When writing great copy for online advertising or your website, it’s best to put yourself in your customer’s shoes and think about what it is that they want to get out of your page. Yes, they want information about your services or products, but they also want you to address their resistance, reassure them and inspire them to become a client.
Granted, creating inspiring content for some services and products (like industrial goods and services) is challenging, but all products are created in response to a need – a need that your company is trying to meet. Although copy isn’t the be-all-and-end-all of digital marketing, it is a valuable tool that you can use to both inform and drive customers to the point where they want to buy. Creating great copy is challenging. But if you adopt the following tips, you’ll be well on your way to enhancing customer experience and boosting your firm’s bottom line.
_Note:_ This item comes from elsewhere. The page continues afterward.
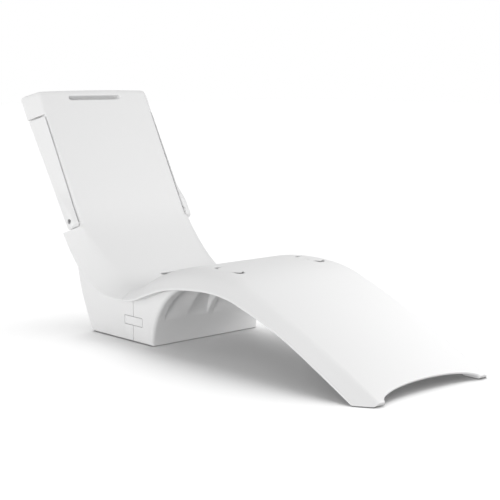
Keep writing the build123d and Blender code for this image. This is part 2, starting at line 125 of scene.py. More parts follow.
PATH_S, PATH_U, PATH_Z, PATH_A, PATH_LENGTHS = path_table()
PATH_END = PATH_LENGTHS[-1]
BACK_S = PATH_LENGTHS[-2]


def path_at(s):
    """Place, height and slope of the top face at a path length."""
    return np.interp(s, PATH_S, PATH_U), np.interp(s, PATH_S, PATH_Z), np.interp(s, PATH_S, PATH_A)


def smooth_curve(pairs, s):
    """Smooth value between pairs of path length and value."""
    xs, ys = np.array(pairs, float).T
    slopes = np.gradient(ys, xs)
    i = int(np.clip(np.searchsorted(xs, s) - 1, 0, len(xs) - 2))
    h = xs[i + 1] - xs[i]
    t = min(max((s - xs[i]) / h, 0), 1)
    a, b = (1 + 2 * t) * (1 - t) ** 2, t * (1 - t) ** 2
    c, d = t * t * (3 - 2 * t), t * t * (t - 1)
    return a * ys[i] + b * h * slopes[i] + c * ys[i + 1] + d * h * slopes[i + 1]


def length_at(u):
    """Path length at a place, or places, from the foot tips to the seat."""
    low = PATH_U < 1700
    return np.interp(u, PATH_U[low], PATH_S[low])


SEAM_S = float(length_at(SEAM_U))
# The slots by path length, and their half sizes across and along
HAND_SLOT_X, HAND_SLOT_S, HAND_SLOT = 199, float(length_at(766.9)), (21, 71)
BALLAST_SLOT_X, BALLAST_SLOT_S, BALLAST_SLOT = -4, float(length_at(1368.0)) - 20, (39, 7)
HANDLE_S, HANDLE = PATH_END - 38, (130, 9.5)

# The arms, by path length from their pivots and by depth under the top face
PIVOT_S, PIVOT_DEPTH = BACK_S - 42.6, 23
ARM_X, ARM_LOW, ARM_HIGH, ARM_DEPTH = 270.0, -27.0, 456.0, 48.0
NOTCH_LOW, NOTCH_HIGH, NOTCH_X = -33.0, 463.0, 360.0
STOP_ORBIT, STOP_BEARING, STOP_RADIUS = 16, 150, 3.4

# The keys and plugs in the sides of the base
KEY_HEIGHT, KEY_POCKET = 82, (57.2, 17.7)
PLUG_HEIGHT, COLLAR_RADIUS = 42, 18
FRONT_PLUG_U, REAR_PLUG_U = VAULT_FOOT + 46, SEAM_U + 190


def leaning(s):
    """Slope that the slab's cross-sections stand square to: upright at the seam."""
    slope = path_at(s)[2]
    return slope * (1 - np.exp(-(((s - SEAM_S) / 60) ** 2)))


def place(x, s, d):
    """Points in the row frame, in mm, from width, path length and depth under the top face."""
    u, z, _ = path_at(s)
    lean = leaning(s)
    return np.stack([x + 0 * s, u + d * np.sin(lean) + FOOT_Y, z - d * np.cos(lean)], -1)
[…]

Create “Rest Points” In The Text
Science shows that reading is a cognitively demanding task for the majority of people. Reading requires the expense of effort – something that most of your customers want to minimise.
It’s a good idea when creating written content, therefore, to break up the text into bite-size chunks with judicious use of bullet points, paragraphing and headings. Try to keep paragraphs short – three sentences at most – and provide white space as “rest points” for your prospects as they consume your content. By being concise, giving customers the information that they need, and breaking up text, you encourage them to discover why your product or service is enticing.
Re-Invent And Test Your Content
When it comes to creating great website and advertising content, it’s worth noting that there are no set rules or formulas. Different companies have had success with all manner of content-driven strategies.
That doesn’t mean to say that you can write anything you like: some combinations of words will work better than others. The trick is to find a strategy to move towards a desirable combination and away from an undesirable one.
Smart firms have found that the best way to do this is to engage in continual testing. These companies begin with a basic outline of the content that they would like to present and then make alterations, testing the customer response as they go (usually by measuring how many customers convert). Over time, businesses refine their content to make it evermore effective and persuasive. CRO Testing like Google Optimize help companies test content to continually refine and improve based on real data.
When most people write, they listen to their inner narrator and obediently regurgitate what it says. But the problem with our internal narrator is that he or she is often more versed in verbal communication than in written. We write how we speak, not how we should, and this leads to bloat.
Take a look at the following fictional example of how a firm might describe a product. “Our socks have excellent durability thanks to the incorporation of additional synthetic materials.”
Now compare that to this: “Synthetic materials give our socks superior durability.”
Reading the first description requires a lot more effort than reading the second. Keep it short. Keep it sweet.
Don’t Rely On Standard CTAs: Always Give A “Why”
Marketing gurus understand the importance of CTAs or calls-to-action. CTAs remind the customer that they should be doing something while visiting your page, preferably buying your services and products, and then sending you money.
But basic CTAs are unlikely to be effective. Most firms will use a CTA like “buy now” or “subscribe today,” but the problem with these calls-to-action is that they fail to give customers a “why” they should buy.
The best calls-to-action contain the “why” within the text itself and link to further useful information.
Going back to our previous example, a firm might write: “Durable socks keep your feet warm and blister-free, whether you’re at the office or hiking up a mountain. Here’s how our technology works.”
In this example, the customer has a reason to buy the socks and can find out more if he or she so chooses.
Another example for a restaurant might be: “With our classic pizza ingredients, you can finally get a genuine taste of Italy. Find out more about our authentic dough.”
The above works much better than “buy pizza now” because it directly appeals to customers who are sick and tired or inauthentic pizzas that don’t faithfully recreate the original.
Give Customers Something Back
The best marketing content provides customers with high ROTI or “return on time invested.” Consuming marketing material isn’t free. There is an opportunity cost. A customer could be doing something else productive with their time as they read about your product. To convince a customer to absorb your marketing material, you have to convince them that it’s worthwhile. In short, they must get something out of it.
Writers, therefore, should avoid preamble and deal with customer needs immediately.
Check out the following example of what not to do: “If you’re in the market for a good TV-streaming service, then you have probably looked all over the place. It can be difficult to find a good service with so many offerings out there on the internet. The good news is that your search is at an end and you can get TV streaming from us…”
Clearly, this opening passage wastes time and fails to give customers the information that they need, namely what this particular firm’s TV streaming service offers. A better approach might be something like this:
“Get instant access to all your favourite shows on-demand and new content weekly, all for a lower monthly price than the competition.”
Notice how the second example not only tells customers what they can get (on-demand TV and new content) but also what they can get out of it (a lower price than the competition).
Effective copywriting for websites and advertisements is as much an art as it is a science. While you need to conduct proper testing to see what works, if you start in the wrong place, it’s unlikely that you’ll end up at the right one, no matter how much effort you expend refining your offering. At its core, great marketing content provides customers with immediate value. The sale should follow on naturally.